= Data section =
"""
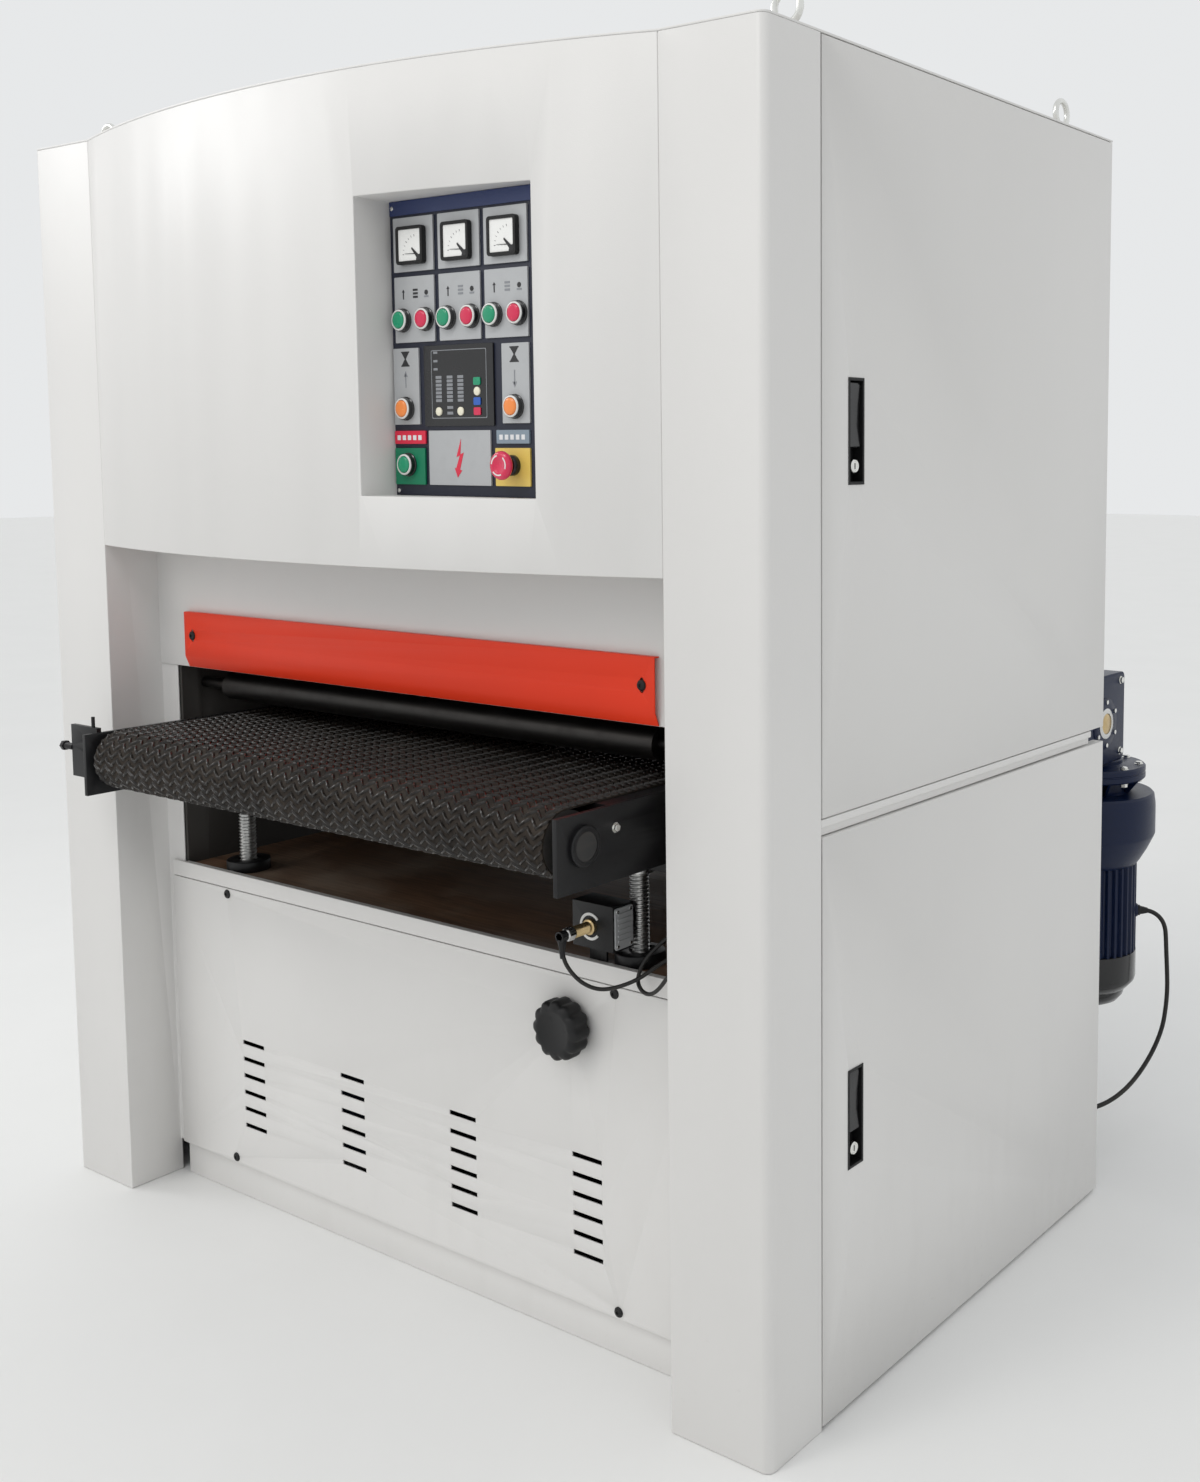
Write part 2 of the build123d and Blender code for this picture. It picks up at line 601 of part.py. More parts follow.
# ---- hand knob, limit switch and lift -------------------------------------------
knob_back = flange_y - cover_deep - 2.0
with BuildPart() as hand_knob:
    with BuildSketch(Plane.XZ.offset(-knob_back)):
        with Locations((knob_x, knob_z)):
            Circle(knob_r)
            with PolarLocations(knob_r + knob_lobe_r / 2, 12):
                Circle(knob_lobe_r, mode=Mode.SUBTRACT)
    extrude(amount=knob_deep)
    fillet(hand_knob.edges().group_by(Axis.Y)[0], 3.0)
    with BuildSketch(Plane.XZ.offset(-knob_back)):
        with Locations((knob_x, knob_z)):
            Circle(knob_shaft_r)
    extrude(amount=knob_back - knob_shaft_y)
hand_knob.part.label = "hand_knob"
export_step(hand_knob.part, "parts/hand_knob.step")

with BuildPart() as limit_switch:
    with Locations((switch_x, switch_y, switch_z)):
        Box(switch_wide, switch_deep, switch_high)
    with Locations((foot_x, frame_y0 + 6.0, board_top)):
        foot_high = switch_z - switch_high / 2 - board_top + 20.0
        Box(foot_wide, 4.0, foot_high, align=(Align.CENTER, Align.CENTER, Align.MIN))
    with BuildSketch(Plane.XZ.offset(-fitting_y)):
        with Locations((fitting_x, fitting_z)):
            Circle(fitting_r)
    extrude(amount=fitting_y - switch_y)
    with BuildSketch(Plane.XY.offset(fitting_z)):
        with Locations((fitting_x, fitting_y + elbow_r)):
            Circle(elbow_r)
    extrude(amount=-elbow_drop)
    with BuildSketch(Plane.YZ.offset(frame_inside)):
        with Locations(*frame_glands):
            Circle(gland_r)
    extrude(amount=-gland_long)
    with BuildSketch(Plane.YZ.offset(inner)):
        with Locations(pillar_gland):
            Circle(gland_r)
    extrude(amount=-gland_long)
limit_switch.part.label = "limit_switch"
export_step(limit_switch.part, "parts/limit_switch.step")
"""
= Given exercise =
Extract each line of the material exactly as it stands.

= Solution for this problem =
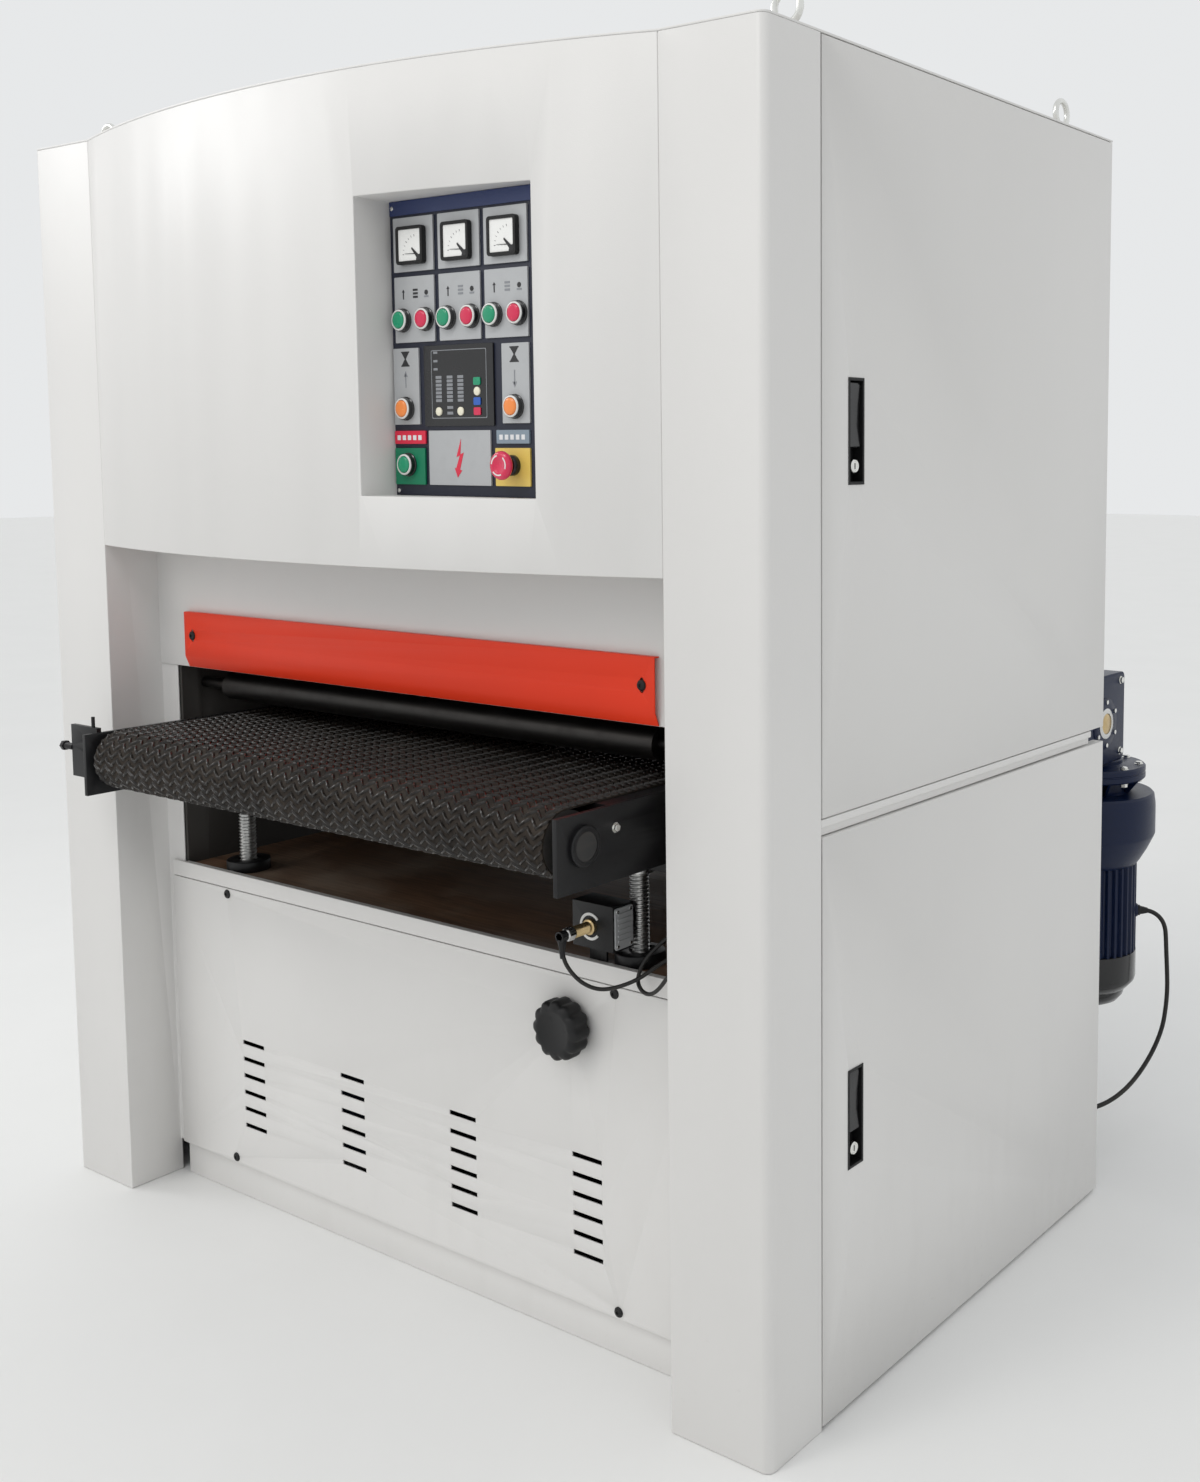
Write part 2 of the build123d and Blender code for this picture. It picks up at line 601 of part.py. More parts follow.
# ---- hand knob, limit switch and lift -------------------------------------------
knob_back = flange_y - cover_deep - 2.0
with BuildPart() as hand_knob:
    with BuildSketch(Plane.XZ.offset(-knob_back)):
        with Locations((knob_x, knob_z)):
            Circle(knob_r)
            with PolarLocations(knob_r + knob_lobe_r / 2, 12):
                Circle(knob_lobe_r, mode=Mode.SUBTRACT)
    extrude(amount=knob_deep)
    fillet(hand_knob.edges().group_by(Axis.Y)[0], 3.0)
    with BuildSketch(Plane.XZ.offset(-knob_back)):
        with Locations((knob_x, knob_z)):
            Circle(knob_shaft_r)
    extrude(amount=knob_back - knob_shaft_y)
hand_knob.part.label = "hand_knob"
export_step(hand_knob.part, "parts/hand_knob.step")

with BuildPart() as limit_switch:
    with Locations((switch_x, switch_y, switch_z)):
        Box(switch_wide, switch_deep, switch_high)
    with Locations((foot_x, frame_y0 + 6.0, board_top)):
        foot_high = switch_z - switch_high / 2 - board_top + 20.0
        Box(foot_wide, 4.0, foot_high, align=(Align.CENTER, Align.CENTER, Align.MIN))
    with BuildSketch(Plane.XZ.offset(-fitting_y)):
        with Locations((fitting_x, fitting_z)):
            Circle(fitting_r)
    extrude(amount=fitting_y - switch_y)
    with BuildSketch(Plane.XY.offset(fitting_z)):
        with Locations((fitting_x, fitting_y + elbow_r)):
            Circle(elbow_r)
    extrude(amount=-elbow_drop)
    with BuildSketch(Plane.YZ.offset(frame_inside)):
        with Locations(*frame_glands):
            Circle(gland_r)
    extrude(amount=-gland_long)
    with BuildSketch(Plane.YZ.offset(inner)):
        with Locations(pillar_gland):
            Circle(gland_r)
    extrude(amount=-gland_long)
limit_switch.part.label = "limit_switch"
export_step(limit_switch.part, "parts/limit_switch.step")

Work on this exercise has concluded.